Den Geist zum Schweigen bringen zu wollen ist Denken. Denken aber ist wählen, ist immer mindestens zwei. Im Einen ist kein Wählen möglich, gibt es weder verachten noch zu Hause sein. Selbst der Leerheit zu folgen, entfernt von der Wirklichkeit. Nur frei von Worten und Gedanken wird alles durchdrungen. Innere Erleuchtung trägt weit über die Leere hinaus. Auch an der Leere zu hängen ist daher eine Täuschung. Es gibt keinen Grund, nach der Wahrheit zu suchen.

Urteilen verwirrt den Geist. Es verbirgt die Wahrheit. Lass los, und alles ist gut. Auch das Eine zu sehen ist schon ein Urteil. Denn das Eine bedingt Zwei. Unterscheidung ist immer zwei. Leerheit ist aber weder eines noch zwei. Darum gehe den Weg gelassen und ohne Sorge.
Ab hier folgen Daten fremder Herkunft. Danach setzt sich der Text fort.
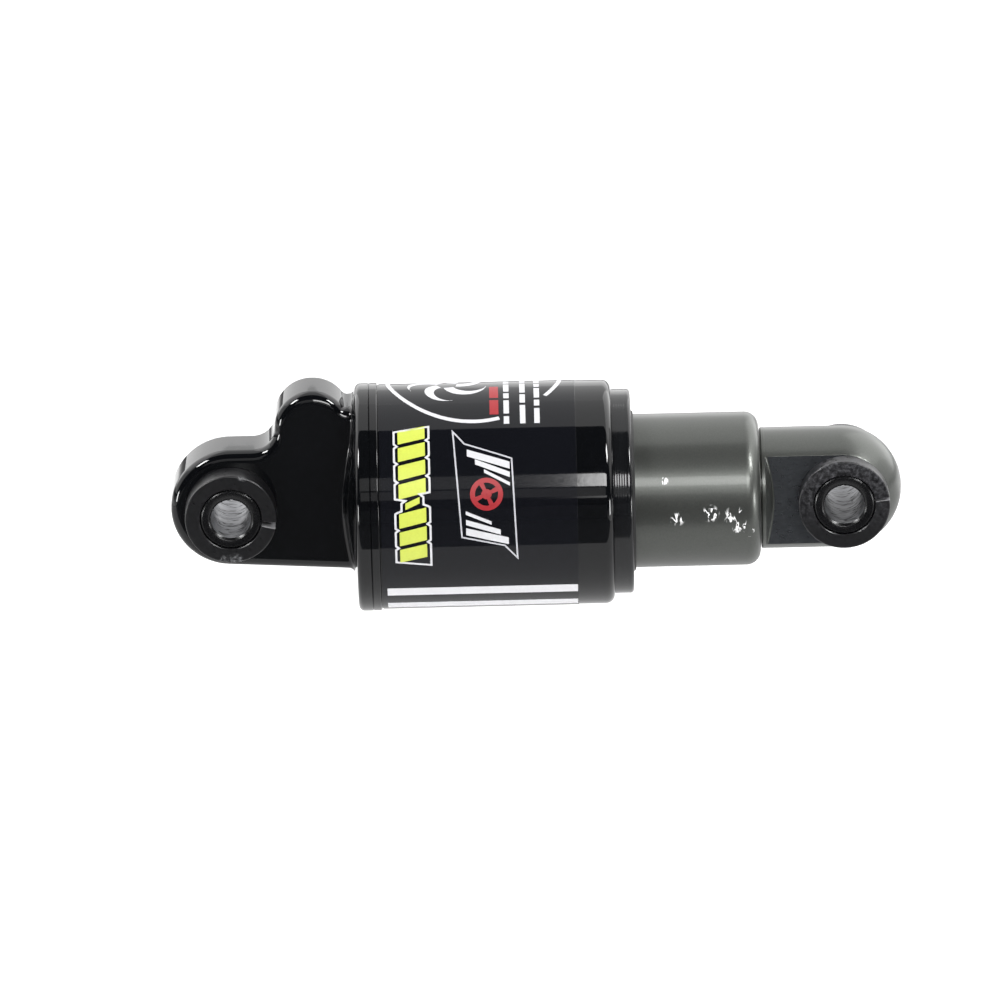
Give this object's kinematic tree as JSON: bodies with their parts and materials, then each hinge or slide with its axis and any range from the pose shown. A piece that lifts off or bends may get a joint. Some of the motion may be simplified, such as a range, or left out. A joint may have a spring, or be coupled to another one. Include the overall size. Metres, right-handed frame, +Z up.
{
  "type": "bicycle rear shock",
  "caption": "Compact rear shock for a small bicycle: black air can with a valve, slimmer grey damper body that slides into it, and an eye with a bolt sleeve and split spacers at each end.",
  "frame": {"origin": "centre of the head eye's bolt hole, midway along it", "axes": "+X along the shock from the head eye to the foot eye, +Y along the bolt holes towards the valve's side, +Z up towards the valve boss"},
  "size_m": [0.149, 0.0466, 0.047],
  "materials": {
    "black_paint": "gloss black powder coat on cast and turned aluminium",
    "gunmetal_anodise": "dark grey-green anodised aluminium, worn bright in scuffs",
    "label_film": null,
    "steel": "turned steel, fine machining rings",
    "rod_chrome": "ground and hard chromed",
    "spacer_polymer": "black moulded nylon",
    "rubber": "black nitrile",
    "bush_bronze": "sintered bronze dry bush",
    "piston_alloy": "plain turned aluminium",
    "glide_band": "brown filled PTFE",
    "valve_brass": "turned brass",
    "cap_plastic": "black moulded plastic"
  },
  "bodies": {
    "head_and_can": {"head_casting": "black_paint", "upper_eye_bush": "bush_bronze", "air_can": "black_paint", "can_label": "label_film", "can_o_ring": "rubber", "gland_collar": "black_paint", "gland_o_ring": "rubber", "gland_bush": "bush_bronze", "gland_seal": "rubber", "dust_wiper": "rubber", "top_out_bumper": "rubber", "bottom_out_bumper": "rubber", "damper_rod": "rod_chrome", "rod_o_ring": "rubber", "damper_piston": "piston_alloy", "damper_piston_band": "glide_band", "rebound_shims": "steel", "compression_shims": "steel", "damper_piston_nut": "steel", "valve_body": "valve_brass", "valve_o_ring": "rubber", "valve_core": "valve_brass"},
    "air_piston_rings": {"air_piston_seal": "rubber", "air_piston_band": "glide_band"},
    "damper_body": {"air_piston": "piston_alloy", "air_piston_o_ring": "rubber", "rod_bush": "bush_bronze", "rod_seal": "rubber", "damper_tube": "gunmetal_anodise", "foot_eyelet": "gunmetal_anodise", "foot_o_ring": "rubber", "lower_eye_bush": "bush_bronze"},
    "upper_hardware": {"upper_sleeve": "steel", "upper_near_spacer": "spacer_polymer", "upper_far_spacer": "spacer_polymer"},
    "lower_hardware": {"lower_sleeve": "steel", "lower_near_spacer": "spacer_polymer", "lower_far_spacer": "spacer_polymer"},
    "valve_pin": {"valve_pin": "steel"},
    "valve_cap": {"valve_cap": "cap_plastic"}
  },
  "joints": [
    {"name": "compression", "type": "slide", "parent": "head_and_can", "child": "air_piston_rings", "axis": [-1, 0, 0], "range_m": [0, 0.022], "stiffness_N_per_m": 8000, "springref_m": -0.005},
    {"name": "body_twist", "type": "hinge", "parent": "air_piston_rings", "child": "damper_body", "pos_m": [0.0648, 0, 0], "axis": [1, 0, 0], "continuous": true},
    {"name": "upper_eye_turn", "type": "hinge", "parent": "head_and_can", "child": "upper_hardware", "pos_m": [0, 0, 0], "axis": [0, 1, 0], "continuous": true},
    {"name": "lower_eye_turn", "type": "hinge", "parent": "damper_body", "child": "lower_hardware", "pos_m": [0.125, 0, 0], "axis": [0, 1, 0], "continuous": true},
    {"name": "valve_pin_press", "type": "slide", "parent": "head_and_can", "child": "valve_pin", "axis": [0, -1, 0], "range_m": [0, 0.001], "stiffness_N_per_m": 500, "springref_m": -0.001},
    {"name": "valve_cap_off", "type": "slide", "parent": "head_and_can", "child": "valve_cap", "axis": [0, 1, 0], "range_m": [0, 0.012]}
  ]
}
Die Sinnenwelt ist da. In ihr zu unterscheiden ist Träumen nachzuhängen. Die Wirklichkeit hat kein Ziel, kennt weder Vorliebe noch Abneigung. Sie sieht alle Dinge gleich. Ursachen verschwinden und Vergleiche sind somit nicht möglich. In ihr gibt es keine Regeln, kein Planen und kein Streben. Alle Dinge sind vergänglich. Wozu dann etwas festhalten?
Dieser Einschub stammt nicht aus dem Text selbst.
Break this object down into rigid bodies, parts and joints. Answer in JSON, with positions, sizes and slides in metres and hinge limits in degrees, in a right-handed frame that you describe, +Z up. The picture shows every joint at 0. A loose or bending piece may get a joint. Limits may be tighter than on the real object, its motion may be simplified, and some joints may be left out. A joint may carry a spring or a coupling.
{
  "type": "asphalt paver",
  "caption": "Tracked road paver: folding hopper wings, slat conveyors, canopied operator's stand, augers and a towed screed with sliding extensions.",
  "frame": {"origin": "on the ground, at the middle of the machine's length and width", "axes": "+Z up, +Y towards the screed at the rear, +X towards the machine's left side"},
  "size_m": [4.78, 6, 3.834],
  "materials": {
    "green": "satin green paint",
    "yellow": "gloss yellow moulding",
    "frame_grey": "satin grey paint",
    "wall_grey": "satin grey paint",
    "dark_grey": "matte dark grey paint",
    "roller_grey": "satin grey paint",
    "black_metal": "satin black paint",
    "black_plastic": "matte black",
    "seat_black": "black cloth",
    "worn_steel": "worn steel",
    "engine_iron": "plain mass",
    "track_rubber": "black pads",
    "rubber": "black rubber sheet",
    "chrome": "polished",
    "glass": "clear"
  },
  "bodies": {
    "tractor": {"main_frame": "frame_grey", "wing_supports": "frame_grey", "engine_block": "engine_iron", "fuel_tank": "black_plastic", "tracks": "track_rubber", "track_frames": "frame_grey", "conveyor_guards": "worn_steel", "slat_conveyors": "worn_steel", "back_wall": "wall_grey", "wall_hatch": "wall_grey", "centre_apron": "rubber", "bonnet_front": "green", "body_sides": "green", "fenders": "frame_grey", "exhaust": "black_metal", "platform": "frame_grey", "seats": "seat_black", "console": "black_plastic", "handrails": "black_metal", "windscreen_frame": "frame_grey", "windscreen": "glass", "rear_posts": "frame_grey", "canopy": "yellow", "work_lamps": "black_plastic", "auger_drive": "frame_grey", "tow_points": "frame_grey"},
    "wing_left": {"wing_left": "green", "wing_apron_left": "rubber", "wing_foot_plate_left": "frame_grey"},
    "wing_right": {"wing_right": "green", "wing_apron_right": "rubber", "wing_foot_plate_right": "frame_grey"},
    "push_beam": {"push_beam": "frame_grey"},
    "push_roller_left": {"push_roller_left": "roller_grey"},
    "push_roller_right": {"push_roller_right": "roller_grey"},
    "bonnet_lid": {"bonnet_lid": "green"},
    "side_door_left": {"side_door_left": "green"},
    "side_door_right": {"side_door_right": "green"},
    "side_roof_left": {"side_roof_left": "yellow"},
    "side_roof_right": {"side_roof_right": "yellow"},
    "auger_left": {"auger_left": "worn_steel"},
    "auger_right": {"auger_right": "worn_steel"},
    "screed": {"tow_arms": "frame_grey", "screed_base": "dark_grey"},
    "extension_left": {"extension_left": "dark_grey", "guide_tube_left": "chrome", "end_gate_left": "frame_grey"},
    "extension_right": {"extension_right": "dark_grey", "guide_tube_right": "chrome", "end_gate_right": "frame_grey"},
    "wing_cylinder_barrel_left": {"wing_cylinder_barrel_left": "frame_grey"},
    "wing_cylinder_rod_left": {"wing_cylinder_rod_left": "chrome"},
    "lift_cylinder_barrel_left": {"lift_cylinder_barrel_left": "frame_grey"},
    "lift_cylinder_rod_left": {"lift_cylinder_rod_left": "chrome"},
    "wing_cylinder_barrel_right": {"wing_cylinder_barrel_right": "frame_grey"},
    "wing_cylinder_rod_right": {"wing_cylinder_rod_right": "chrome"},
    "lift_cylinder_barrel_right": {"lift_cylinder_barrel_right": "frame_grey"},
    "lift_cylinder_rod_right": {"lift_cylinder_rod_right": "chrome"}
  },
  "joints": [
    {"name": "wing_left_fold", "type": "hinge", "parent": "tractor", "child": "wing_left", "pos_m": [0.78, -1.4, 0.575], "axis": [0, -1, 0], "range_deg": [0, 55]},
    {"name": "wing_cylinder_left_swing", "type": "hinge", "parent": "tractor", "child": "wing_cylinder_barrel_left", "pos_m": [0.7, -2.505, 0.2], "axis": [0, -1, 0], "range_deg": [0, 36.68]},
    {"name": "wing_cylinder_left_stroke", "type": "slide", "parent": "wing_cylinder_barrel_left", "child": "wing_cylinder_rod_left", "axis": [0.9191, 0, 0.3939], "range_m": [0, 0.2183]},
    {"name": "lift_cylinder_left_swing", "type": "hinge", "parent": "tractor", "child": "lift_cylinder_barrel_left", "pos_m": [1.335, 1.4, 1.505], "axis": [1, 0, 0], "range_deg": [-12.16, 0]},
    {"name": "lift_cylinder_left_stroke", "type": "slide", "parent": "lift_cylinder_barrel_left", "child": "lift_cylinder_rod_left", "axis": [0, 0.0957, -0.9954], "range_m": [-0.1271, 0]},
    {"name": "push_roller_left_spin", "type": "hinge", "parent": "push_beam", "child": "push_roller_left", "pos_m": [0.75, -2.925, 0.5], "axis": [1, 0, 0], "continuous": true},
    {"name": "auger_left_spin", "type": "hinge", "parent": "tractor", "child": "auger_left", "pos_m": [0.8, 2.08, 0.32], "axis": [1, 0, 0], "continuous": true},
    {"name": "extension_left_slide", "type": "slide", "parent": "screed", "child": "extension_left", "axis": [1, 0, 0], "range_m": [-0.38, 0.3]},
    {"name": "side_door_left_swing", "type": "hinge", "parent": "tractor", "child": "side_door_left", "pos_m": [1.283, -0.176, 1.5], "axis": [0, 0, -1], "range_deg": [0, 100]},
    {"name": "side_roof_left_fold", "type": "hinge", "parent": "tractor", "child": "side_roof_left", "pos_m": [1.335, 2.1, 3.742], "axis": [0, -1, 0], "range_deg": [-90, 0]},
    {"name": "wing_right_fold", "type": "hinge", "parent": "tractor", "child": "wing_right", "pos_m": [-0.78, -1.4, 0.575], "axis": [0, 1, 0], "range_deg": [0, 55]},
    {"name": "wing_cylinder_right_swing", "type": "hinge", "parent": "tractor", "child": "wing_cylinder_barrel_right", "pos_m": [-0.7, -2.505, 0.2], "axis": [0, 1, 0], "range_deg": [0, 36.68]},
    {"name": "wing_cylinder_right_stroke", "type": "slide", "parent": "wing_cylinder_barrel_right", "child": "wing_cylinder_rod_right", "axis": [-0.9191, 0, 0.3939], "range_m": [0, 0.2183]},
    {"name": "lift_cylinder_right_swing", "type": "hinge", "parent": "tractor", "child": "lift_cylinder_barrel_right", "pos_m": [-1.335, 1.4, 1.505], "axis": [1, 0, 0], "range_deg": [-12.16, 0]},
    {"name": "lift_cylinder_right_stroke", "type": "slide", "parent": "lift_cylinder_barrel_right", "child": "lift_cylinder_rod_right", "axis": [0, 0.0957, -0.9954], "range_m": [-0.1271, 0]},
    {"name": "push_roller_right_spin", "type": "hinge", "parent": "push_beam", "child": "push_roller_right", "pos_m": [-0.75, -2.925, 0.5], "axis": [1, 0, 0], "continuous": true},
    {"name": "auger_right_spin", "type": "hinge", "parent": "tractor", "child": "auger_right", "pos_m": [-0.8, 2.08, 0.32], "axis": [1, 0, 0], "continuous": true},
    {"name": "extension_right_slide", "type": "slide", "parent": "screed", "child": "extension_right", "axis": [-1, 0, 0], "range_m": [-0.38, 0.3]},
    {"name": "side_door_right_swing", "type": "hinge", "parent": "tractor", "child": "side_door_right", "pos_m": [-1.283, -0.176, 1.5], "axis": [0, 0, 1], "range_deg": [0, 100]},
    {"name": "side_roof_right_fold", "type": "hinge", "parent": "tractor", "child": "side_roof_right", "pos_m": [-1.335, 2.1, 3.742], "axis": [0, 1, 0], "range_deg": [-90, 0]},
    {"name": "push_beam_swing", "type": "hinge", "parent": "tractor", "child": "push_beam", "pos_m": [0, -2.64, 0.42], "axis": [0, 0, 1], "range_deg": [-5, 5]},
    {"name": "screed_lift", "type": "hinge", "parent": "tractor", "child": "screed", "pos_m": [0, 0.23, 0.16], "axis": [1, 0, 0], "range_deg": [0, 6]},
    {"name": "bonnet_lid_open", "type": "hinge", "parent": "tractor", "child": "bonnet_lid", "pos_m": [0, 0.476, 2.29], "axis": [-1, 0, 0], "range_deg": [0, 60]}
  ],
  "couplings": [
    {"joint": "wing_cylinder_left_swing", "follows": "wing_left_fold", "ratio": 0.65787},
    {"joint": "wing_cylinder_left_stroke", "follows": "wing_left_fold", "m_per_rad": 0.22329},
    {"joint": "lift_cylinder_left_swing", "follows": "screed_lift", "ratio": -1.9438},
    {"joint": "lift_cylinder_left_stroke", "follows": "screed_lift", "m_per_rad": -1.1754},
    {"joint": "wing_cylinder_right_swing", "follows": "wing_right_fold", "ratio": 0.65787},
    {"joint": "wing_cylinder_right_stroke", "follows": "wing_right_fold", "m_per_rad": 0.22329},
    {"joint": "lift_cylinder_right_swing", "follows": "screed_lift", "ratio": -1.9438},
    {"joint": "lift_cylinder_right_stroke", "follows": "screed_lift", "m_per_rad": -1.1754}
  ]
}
Im Nicht-Denken ist weder Sein noch Nicht-Sein. Das Universum liegt hier vor den Augen. Es gibt weder Sein noch Nicht-Sein. Keine Teilung ist sichtbar. Alles ist eines, eines ist alles. Nur wer das durchdringt, kann in diesem Zustand verharren. GEIST [1. GEIST meint „das Absolute“, das „Alles-Umfassende“ und ist philosophisch vergleichbar mit immanenter Gottheit; Geist ist der Verstand, das Denken.] ist Nicht-Zwei. Nicht-Zwei ist GEIST. Ohne Angst vollende. Es gibt weder Vergangenheit, Gegenwart noch Zukunft.

(In) Zazen (zu sein) ist dieser Weg. Auf ihm zu wandeln ist nicht schwer.